### Challenge
Please copy the lines below exactly, from the first one through the line showing "return plate - both(rod_z(4.5, (0, 800), SEAT_BOLT_SPACING".

[Stored dataset items]
────────────────
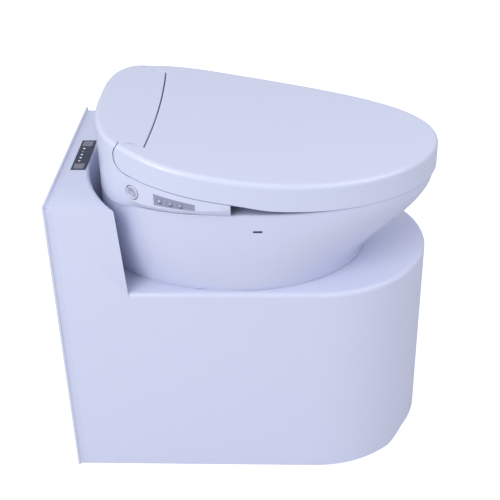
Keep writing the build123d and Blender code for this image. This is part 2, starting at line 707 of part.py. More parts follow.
def make_seat_base():
    plate = Pos(0, 0, BASE_BOTTOM) * extrude(seat_outline(1.0), amount=BASE_THICK)
    inside = Pos(0, 0, 300) * extrude(seat_outline(WING_WIDTH - 1), amount=400)
    beyond = block((-400, 400), (NOSE_DEPTH, 700), (0, 800))
    plate = plate - (beyond & inside) - block((0, 400), (NOSE_DEPTH, 700), (0, 800))
    plate = plate - block((-400, 400), (WING_DEPTH, 700), (0, 800))
    plate = plate - nozzle_rod(NOZZLE_RADIUS + 1.5, -60, 30)
    post = block((100, 136), grown((AXIS_DEPTH, AXIS_DEPTH), 8), (COVER_BOTTOM - 0.1, AXIS_HEIGHT))
    plate = plate + both(post)
    plate = plate - rod_x(DAMPER_RADIUS, (-200, 200), AXIS_DEPTH, AXIS_HEIGHT)
    return plate - both(rod_z(4.5, (0, 800), SEAT_BOLT_SPACING / 2, SEAT_BOLT_DEPTH))


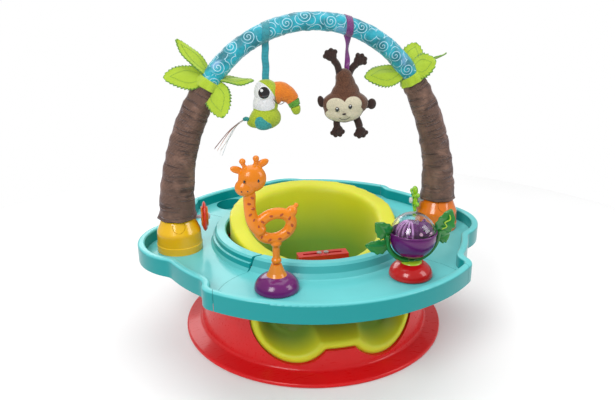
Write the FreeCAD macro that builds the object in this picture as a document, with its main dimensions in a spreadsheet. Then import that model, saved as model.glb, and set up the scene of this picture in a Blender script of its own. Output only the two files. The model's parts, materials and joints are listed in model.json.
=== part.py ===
"""Floor activity seat: a red base with a foam seat, a tray that turns round it, and a toy bar.

Millimetres. The origin is the centre of the base on the floor, +Z is up and -Y is the front,
where the child's legs come out. Every size is a cell of the sheet "Sizes".
"""
import FreeCAD, Part
import Sketcher
import math
import os
import re

from FreeCAD import Placement, Rotation, Vector

os.makedirs("parts", exist_ok=True)
doc = FreeCAD.newDocument("activity_seat")

X_AXIS, Y_AXIS, Z_AXIS = Vector(1, 0, 0), Vector(0, 1, 0), Vector(0, 0, 1)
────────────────
### Output of the exercise
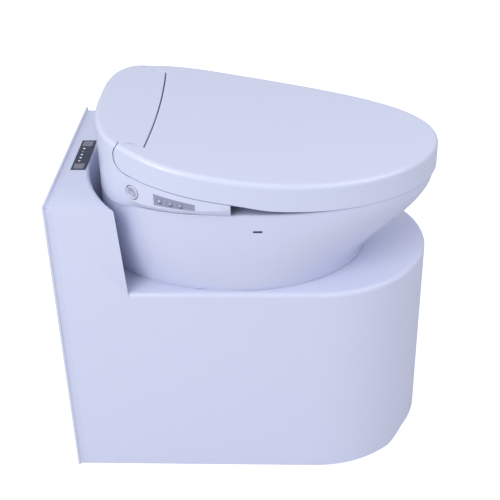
Keep writing the build123d and Blender code for this image. This is part 2, starting at line 707 of part.py. More parts follow.
def make_seat_base():
    plate = Pos(0, 0, BASE_BOTTOM) * extrude(seat_outline(1.0), amount=BASE_THICK)
    inside = Pos(0, 0, 300) * extrude(seat_outline(WING_WIDTH - 1), amount=400)
    beyond = block((-400, 400), (NOSE_DEPTH, 700), (0, 800))
    plate = plate - (beyond & inside) - block((0, 400), (NOSE_DEPTH, 700), (0, 800))
    plate = plate - block((-400, 400), (WING_DEPTH, 700), (0, 800))
    plate = plate - nozzle_rod(NOZZLE_RADIUS + 1.5, -60, 30)
    post = block((100, 136), grown((AXIS_DEPTH, AXIS_DEPTH), 8), (COVER_BOTTOM - 0.1, AXIS_HEIGHT))
    plate = plate + both(post)
    plate = plate - rod_x(DAMPER_RADIUS, (-200, 200), AXIS_DEPTH, AXIS_HEIGHT)
    return plate - both(rod_z(4.5, (0, 800), SEAT_BOLT_SPACING / 2, SEAT_BOLT_DEPTH))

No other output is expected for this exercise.